# TO DO
Repeat each entry in full, exactly.
##### SUPPLIED RECORDS #####
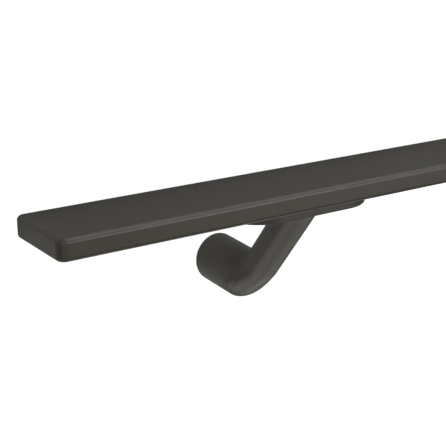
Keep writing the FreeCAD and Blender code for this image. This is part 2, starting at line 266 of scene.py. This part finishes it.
class HandrailStage(bpy.types.PropertyGroup):
    """Camera, floor and light."""

    camera_ahead: millimetres("Camera past the end", "How far it stands past the near end", 219.96)
    camera_aside: millimetres("Camera beside the bar", "How far it stands before the bar's middle", 496.19)
    camera_above: millimetres("Camera off the grip", "How far it stands out from the grip", 171.83)
    camera_heading: degrees("Camera heading", "Turn from straight across the bar to its far end", 34.26)
    camera_pitch: degrees("Camera pitch", "How steeply the view looks down onto the gripping face", 17.611)
    lens: bpy.props.FloatProperty(
        name="Lens",
        description="Focal length on a sensor 36 mm wide",
        subtype="DISTANCE_CAMERA",
        min=10.0,
        default=87.17,
    )
    floor_width: millimetres("Floor width", "Width of the pale floor", 60000)
    floor_colour: paint("Floor colour", "Pale floor", (0.86, 0.86, 0.86))
    sky_strength: factor("Sky strength", "Even light from all round", 0.10)
    softbox_level: factor("Softbox level", "Strength of all the softboxes together", 1.0)
    floor_glow: factor("Floor glow", "Even white that the camera sees on the floor and behind it", 0.9)
    floor_brightness: factor("Floor brightness", "Light on the floor that is added for the camera", 0.6)


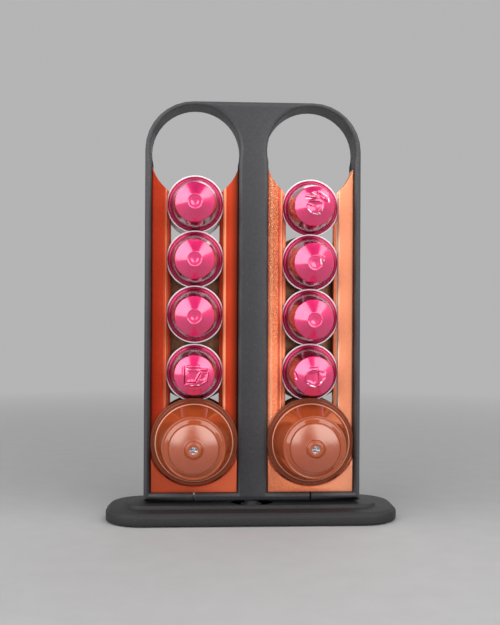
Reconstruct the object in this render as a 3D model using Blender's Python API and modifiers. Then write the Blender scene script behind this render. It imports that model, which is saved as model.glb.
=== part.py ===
#####
# TASK RESPONSE
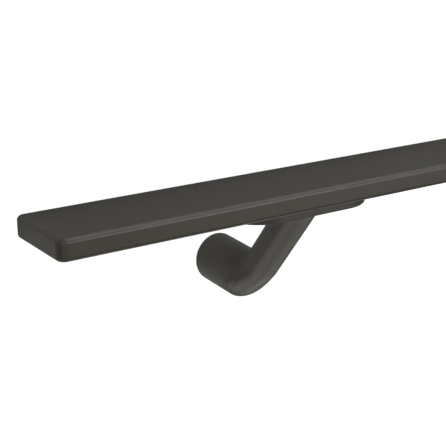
Keep writing the FreeCAD and Blender code for this image. This is part 2, starting at line 266 of scene.py. This part finishes it.
class HandrailStage(bpy.types.PropertyGroup):
    """Camera, floor and light."""

    camera_ahead: millimetres("Camera past the end", "How far it stands past the near end", 219.96)
    camera_aside: millimetres("Camera beside the bar", "How far it stands before the bar's middle", 496.19)
    camera_above: millimetres("Camera off the grip", "How far it stands out from the grip", 171.83)
    camera_heading: degrees("Camera heading", "Turn from straight across the bar to its far end", 34.26)
    camera_pitch: degrees("Camera pitch", "How steeply the view looks down onto the gripping face", 17.611)
    lens: bpy.props.FloatProperty(
        name="Lens",
        description="Focal length on a sensor 36 mm wide",
        subtype="DISTANCE_CAMERA",
        min=10.0,
        default=87.17,
    )
    floor_width: millimetres("Floor width", "Width of the pale floor", 60000)
    floor_colour: paint("Floor colour", "Pale floor", (0.86, 0.86, 0.86))
    sky_strength: factor("Sky strength", "Even light from all round", 0.10)
    softbox_level: factor("Softbox level", "Strength of all the softboxes together", 1.0)
    floor_glow: factor("Floor glow", "Even white that the camera sees on the floor and behind it", 0.9)
    floor_brightness: factor("Floor brightness", "Light on the floor that is added for the camera", 0.6)


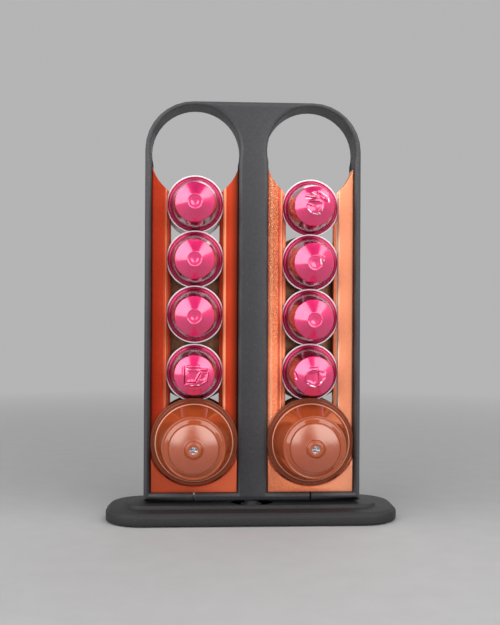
Reconstruct the object in this render as a 3D model using Blender's Python API and modifiers. Then write the Blender scene script behind this render. It imports that model, which is saved as model.glb.
=== part.py ===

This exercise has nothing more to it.